Mike is more relaxed and confident and just as delicious and inventive as he ever was. He lacerates you with the bons mots; he levels you with his wit and makes you feel omnipotent with the freedom he gives you. He’s incapable of earnestness and of saying anything that isn’t funny, deeply funny; even and especially criticism, for which he saves his best material. When you’re laughing it all goes in easier. And I don’t know any other director on earth who would’ve immediately and without reservation asked me to do these characters and then left it entirely up to me as to how they’d look, act, talk. He trusted me, and it’s that confidence in his actors that makes people want to work with him again and again and again.

How have you changed as an actor?

Fifteen pounds.

Many of us have wanted to kiss Emma Thompson in midair. Could you describe the experience of actually shooting this scene?

Emma was sporting a really nasty truss in this film, which she wore on and off for about a year. It wasn’t for the hernia; it enabled her to fly, with a sensation she compared to the last stages of labor. I only had to wear it on the one day, and I feel it mitigated against the transcendent sexual experience depicted. I remember it was hard to kiss midair and not break each other’s front teeth.

Your portrayal of Ethel Rosenberg once again employs your superb ear for accents. How did you study to become Ethel?

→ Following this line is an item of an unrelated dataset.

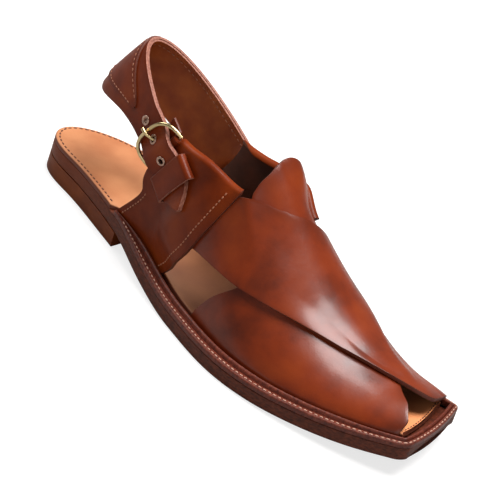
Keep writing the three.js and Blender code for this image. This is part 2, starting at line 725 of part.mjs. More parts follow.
// Eyelets: rings set in the strap, one pitch apart. The prong stands in the middle one.
const eyeletFirst = -19;
const eyelets = [0, 1, 2].map((k) => ({ a: eyeletFirst + k * eyeletPitch }));
const runLift = smoothColumn([...strapRun].reverse().map(({ a, lift }) => ({ at: a * strapTipLength, lift })), "lift");
const eyeletReach = 3;
function eyeletAxis(a) {
  const middle = strapLift + runLift(a);
  const lean = eyeletReach * (runLift(a + 1) - runLift(a - 1)) / 2;
  return { start: byBuckle(a + lean, 0, middle - eyeletReach), finish: byBuckle(a - lean, 0, middle + eyeletReach) };
}
function eyelet(a) {
  const tube = eyeletHole / 2 + 0.4;
  const flange = eyeletDiameter / 2;
  const top = strapLeather / 2 + gap;
  const profile = [
    new THREE.Vector2(eyeletHole / 2, -strapLeather / 2),
    new THREE.Vector2(tube, -strapLeather / 2),
    new THREE.Vector2(tube, top),
    new THREE.Vector2(flange, top),
    new THREE.Vector2(flange - 0.3, top + 0.5),
    new THREE.Vector2(eyeletHole / 2, top + 0.5),
    new THREE.Vector2(eyeletHole / 2, -strapLeather / 2),
  ];
  const ring = new THREE.LatheGeometry(profile, 16);
  const { start, finish } = eyeletAxis(a);
  const turn = new THREE.Quaternion().setFromUnitVectors(new THREE.Vector3(0, 1, 0), finish.clone().sub(start).normalize());
  return ring.applyQuaternion(turn).translate(...start.lerp(finish, 0.5).toArray());
}

// The keeper: a leather loop over the strap, stitched down to the quarter on both sides.
const keeperFrom = 9.3;
const keeperRoom = 2.2;
const keeperShift = 1.2;
function keeper() {
  const side = strapWidthFront / 2 + keeperRoom + keeperLeather;
  const top = strapLift + strapLeather / 2 + gap + 0.2;
  const foot = leather + gap;
  const profile = [
    { w: side, lift: foot },
    { w: side, lift: top },
    { w: side - keeperLeather * 0.6, lift: top + keeperLeather },
    { w: 0, lift: top + keeperLeather },
    { w: -side + keeperLeather * 0.6, lift: top + keeperLeather },
    { w: -side, lift: top },
    { w: -side, lift: foot },
    { w: -side + keeperLeather, lift: foot },
    { w: -side + keeperLeather, lift: top },
    { w: 0, lift: top },
    { w: side - keeperLeather, lift: top },
    { w: side - keeperLeather, lift: foot },
  ];
  const steps = 3;
  const rings = [];
  for (let k = 0; k <= steps; k++) {
    const a = keeperFrom + (keeperLength * k) / steps;
    rings.push(profile.map(({ w, lift }) => byBuckle(a, w + keeperShift, lift)));
  }
  return loft(rings, profile.map(({ w, lift }) => new THREE.Vector2(w, lift)));
}

// Materials, and the shoe put together. The group brings the origin under the middle of the heel.
const finish = (color, roughness, metalness = 0) => new THREE.MeshStandardMaterial({ color, roughness, metalness });
const soleLeather = finish(0x6e3420, 0.6);
const heelLeather = finish(0xa5582c, 0.5);
const weltLeather = finish(0x8a3f2b, 0.55);
const insoleLeather = finish(0xd08a58, 0.65);
const upperLeather = finish(0x93401f, 0.35);
const strapLeatherFinish = finish(0x8e4522, 0.4);
const brass = finish(0xd9c27a, 0.25, 1);
const agedMetal = finish(0xb9957a, 0.35, 1);

const chappal = new THREE.Group();
function addPiece(name, geometry, material) {
  const mesh = new THREE.Mesh(geometryOf(solid(geometry)), material);
  mesh.name = name;
  chappal.add(mesh);
}
addPiece("outsole", outsole(), soleLeather);
addPiece("heel", heel(), heelLeather);
addPiece("insole", insole(), insoleLeather);
addPiece("welt", welt(), weltLeather);
addPiece("upper", upper(), upperLeather);
addPiece("heel_strap", heelStrap(), strapLeatherFinish);
addPiece("keeper", keeper(), upperLeather);
addPiece("buckle_frame", buckle(), brass);
addPiece("buckle_prong", prong(), brass);
eyelets.forEach(({ a }, k) => addPiece(`eyelet_${k + 1}`, eyelet(a), agedMetal));
chappal.position.y = -heelSeat;

export default chappal;
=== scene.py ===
import math

import bpy
from mathutils import Matrix, Vector


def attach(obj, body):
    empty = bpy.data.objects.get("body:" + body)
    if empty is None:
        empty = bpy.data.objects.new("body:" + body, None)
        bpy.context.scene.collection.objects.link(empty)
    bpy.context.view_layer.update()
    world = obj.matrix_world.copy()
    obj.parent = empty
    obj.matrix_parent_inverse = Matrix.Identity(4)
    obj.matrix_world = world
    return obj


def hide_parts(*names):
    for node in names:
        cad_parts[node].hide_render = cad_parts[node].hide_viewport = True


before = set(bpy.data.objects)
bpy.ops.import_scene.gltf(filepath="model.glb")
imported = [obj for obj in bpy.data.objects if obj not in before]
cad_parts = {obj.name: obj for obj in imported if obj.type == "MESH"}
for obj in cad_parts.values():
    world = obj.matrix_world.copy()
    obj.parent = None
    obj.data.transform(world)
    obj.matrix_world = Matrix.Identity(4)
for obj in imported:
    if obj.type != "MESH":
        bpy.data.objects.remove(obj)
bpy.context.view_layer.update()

bpy.ops.object.select_all(action="DESELECT")

# The outsole is one layer of sole leather under the whole shoe, cut to the outline and skived to a
# slight round at its edge. It rises off the floor under the shank and again at the toe. Sizes are in
# millimetres, with Y from the back of the sole until a mesh is laid down.
MM = 0.001
UP = Vector((0, 0, 1))
heel_seat = 35.0
SEAT = Vector((0, heel_seat, 0))
sole_length = 290.0
ball_width = 98.0
heel_rounding = 72.0
outsole_thickness = 7.5
insole_thickness = 2.6
heel_lift = 10.4
toe_spring = 10.5
toe_slant = 11.0
toe_bow = 2.2
toe_corner = 4.0
heel_end = 0.12
toe_start = 0.86
slant_start = 0.75
bow_start = 0.9
gap = 0.3
shank_start = 0.2
shank_end = 0.5
spring_start = 0.66


def table(names, *rows):
    """A table's rows, each value under its column's name."""
    return [dict(zip(names.split(), row)) for row in rows]


outline_rows = table(
    "at half swing",
    (0.0, 0.31, 0.058),
    (0.12, 0.281, -0.007),
    (0.25, 0.295, 0.02),
    (0.38, 0.336, 0.096),
    (0.5, 0.408, 0.114),
    (0.62, 0.488, 0.091),
    (0.72, 0.499, 0.057),
    (0.82, 0.44, 0.036),
    (0.91, 0.36, 0.01),
    (1.0, 0.27, -0.045),
)


def column(rows, name):
    """A column of a table as a smooth curve over its "at" column."""
    at = [row["at"] for row in rows]
    value = [row[name] for row in rows]
    end = len(rows) - 1
    slopes = []
    for i in range(end + 1):
        before = max(i - 1, 0)
        after = min(i + 1, end)
        slopes.append((value[after] - value[before]) / (at[after] - at[before]))

    def curve(place):
        i = 0
        while i < end - 1 and at[i + 1] < place:
            i += 1
        span = at[i + 1] - at[i]
        u = min(max((place - at[i]) / span, 0.0), 1.0)
        rise = value[i + 1] - value[i]
        start = slopes[i] * span
        finish = slopes[i + 1] * span
        bend = (3 * rise - 2 * start - finish) * u**2
        return value[i] + start * u + bend + (start + finish - 2 * rise) * u**3

    return curve


def ramp(value, low, high):
    """0 below low, 1 above high, and a soft step between."""
    u = min(max((value - low) / (high - low), 0.0), 1.0)
    return u * u * (3 - 2 * u)


def blend(start, finish, share):
    """The value or point a share of the way from start to finish."""
    return start + (finish - start) * share


half_share = column(outline_rows, "half")
swing_share = column(outline_rows, "swing")
tread_height = outsole_thickness + gap + insole_thickness


def rim_height(s):
    """Height of the top of the sole's rim above the floor, at a share s of the length."""
    spring = max(0.0, (s - spring_start) / (1 - spring_start))
    return tread_height + heel_lift * (1 - ramp(s, shank_start, shank_end)) + toe_spring * spring**2


def feather_height(s):
    """Height of the insole's underside, where the upper's wall begins."""
    return rim_height(s) - insole_thickness


def plan_point(s, across, inset, height):
    """A point of the sole's plan: across is 1 at the outer edge and -1 at the inner one."""
    along = s * sole_length + inset * (1 - ramp(s, 0, heel_end) - ramp(s, toe_start, 1))
    place = along / sole_length
    side = -1 if across < 0 else 1
    step = 0.004
    ahead = (side * half_share(place + step) + swing_share(place + step)) * ball_width
    behind = (side * half_share(place - step) + swing_share(place - step)) * ball_width
    slope = (ahead - behind) / (2 * step * sole_length)
    corner = max(toe_corner - inset, gap)
    back = min(max((along - inset) / (heel_rounding - inset), 0.0), 1.0)
    front = min(max((sole_length - inset - along) / corner, 0.0), 1.0)
    cut = corner * (1 - math.sqrt(1 - (1 - front) ** 2))
    heel_round = math.sqrt(1 - (1 - back) ** 2)
    half = (half_share(place) * ball_width - inset * math.hypot(1, slope)) * heel_round - cut
    slant = toe_slant * ramp(s, slant_start, 1) * (1 - across) * 0.5
    bow = toe_bow * ramp(s, bow_start, 1) * (1 - across**2)
    return Vector((swing_share(place) * ball_width + across * half, along - slant + bow, height))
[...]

Miss Streep doesn’t respond well to questions about “accents.” She feels they should be placed under the tongue and allowed to dissolve.

Angels in America, the play, challenged a nation deep in conflict over how to deal with its gay and lesbian citizens. America is still embroiled in that conflict. In this adaptation, what do you want to communicate to the TV audience?

I hope this helps us explain ourselves to ourselves. Having said that, I just think it’s an amazingly ambitious piece that people will undoubtedly argue about, love, be scandalized by, and be riveted to. Can you end a sentence in a preposition? Am I in trouble? Am I trouble in?